Writer's picture: Si ShenSi Shen

Tunnel is a place where size matters. As a tunnel gets bigger in diameter comes a raft of challenges, some construction related, some design related. This blogpost takes an overview of these scale issues.




Scale to the power of 1 or less

This means the issue has an approximately linear relationship to the tunnel diameter, or less than that.

Ground Cover. Tunnels need to be buried sufficiently deep in order to utilise the arching effect of the soil for stability. As a rule of thumb the ground cover should be 1 times tunnel diameter as a minimum requirement. Larger diameter tunnels need to be buried deeper, proportionate to its diameter. The cover being less than tunnel diameter can lead to issues such as excessive joint rotation, insufficient bending moment resistance of tunnel lining, buoyancy floatation and risk of face blow-out.

Lining thickness. Also following this relationship quite well is the tunnel lining thickness. For a TBM-built tunnel, the tunnel lining thickness is usually approximately 3% to 4% of the tunnel diameter. For large diameter tunnels, tunnel segments can be very thick – 500mm to 600mm are not uncommon.

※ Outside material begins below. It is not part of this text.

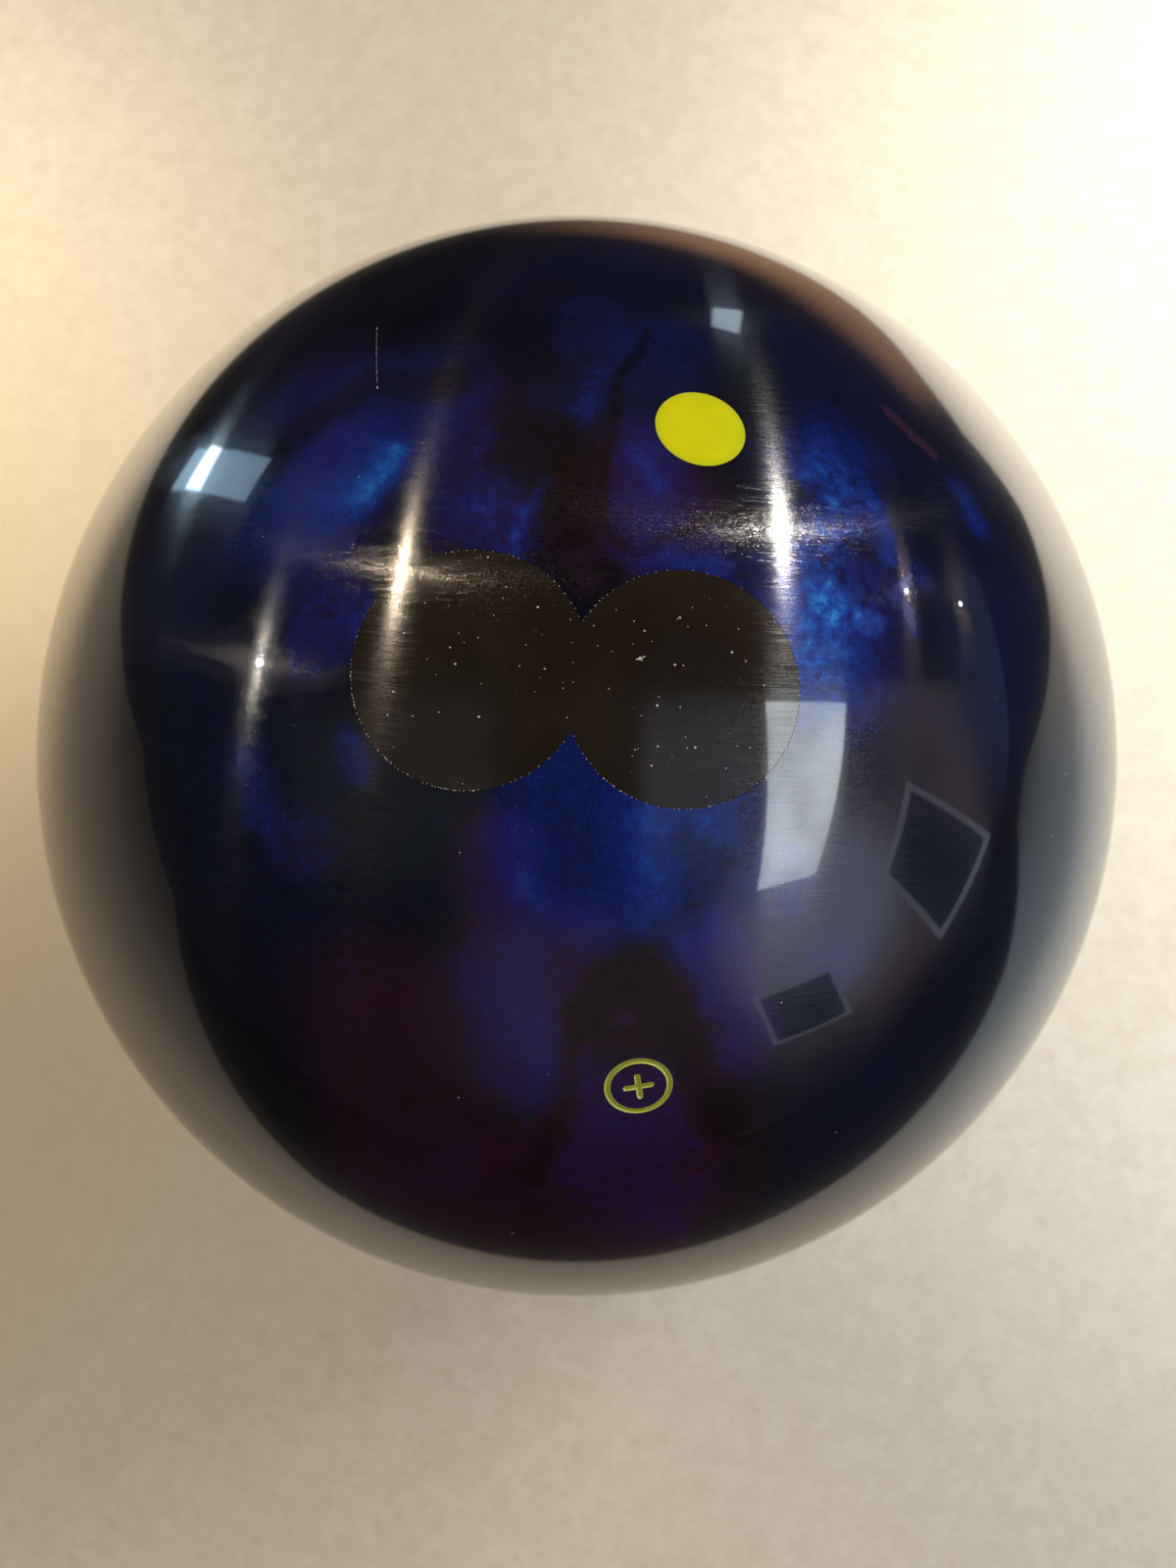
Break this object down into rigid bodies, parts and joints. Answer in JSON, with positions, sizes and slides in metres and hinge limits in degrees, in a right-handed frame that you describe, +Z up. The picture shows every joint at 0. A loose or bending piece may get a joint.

Ring segmentation. The weight capacities and dimensional limitation of the logistics, such as the cranes and the on-road transports, are gonna be stretched to the limit. It’s quite common, and perhaps necessary, to break down the ring further to more segments so that each is lighter and smaller, but this lengthens ring building time. A balance needs to be struck at the sweet spot incorporating considerations of ease of handling and speed of ring assembly. The ring break-down is slightly less than being proportional to the tunnel diameter, and it is usually step changes rather than a linear relationship.


Scale to the power of 2

Materials. Any material related, both into and out of the TBM, is proportional to the area of the tunnel face, i.e. square of the tunnel diameter. This includes concrete, annulus grout, spoil removal. The amount of materials in and out of the tunnel bore is gigantic and therefore the challenges associated with logistics rises exponentially higher.

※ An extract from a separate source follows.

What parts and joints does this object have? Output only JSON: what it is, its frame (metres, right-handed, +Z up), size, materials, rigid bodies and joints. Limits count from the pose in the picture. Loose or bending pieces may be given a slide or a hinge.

Buoyancy force. A scenario particularly important to large tunnels is buoyancy uplift. This usually isn’t a problem for tunnels, but can be a major problem for large diameter tunnels with shallow cover, as the uplift force is a function of the square of the tunnel diameter.

Surface settlement. The volume loss of the tunnelling needs to be tighter controlled for large diameter tunnels, as surface settlement correlates to the tunnel diameter by a power of 2. The conventional 1% volume loss assumption may result in a ridiculous amount of peak settlement, such as 100mm-200mm. Well-spec’ed TBMs have demonstrated the ability to control settlement within 0.5% maximum, and normally 0.2-0.3%.


Scale to the power of 3 or above

The first is the sheer torque required to spin the big cutterhead. Torque is the torsional moment required to spin the TBM cutterhead. This requires a huge amount of power for large diameter tunnels, especially for EPB machines because they are more grindy – more frictions. Slurry based TBMs use slurry as a medium of lubrication and has less friction. The total thrust of the TBM correlates to several factors including face area, the circumference, friction angle of the ground and the depth of the tunnel, and can go as high as the power of 4 in relation to the tunnel diameter. The power requirement directly corresponds to the thrust.


Others

And there are face stability issues. Give that the diameter is big, you are more likely to run into varying ground conditions across the face. The big tunnel usually needs to be buried deep and very likely the groundwater pressure will be big as well. there is usually a hydrostatic pressure gradient at the face balancing pressure. And all the above said present challenge to face pressure control. Because of the high groundwater pressure, face intervention needs to be planned very well, and use safe havens for free air intervention where possible, because there is a safe pressure limit to hyperbaric intervention.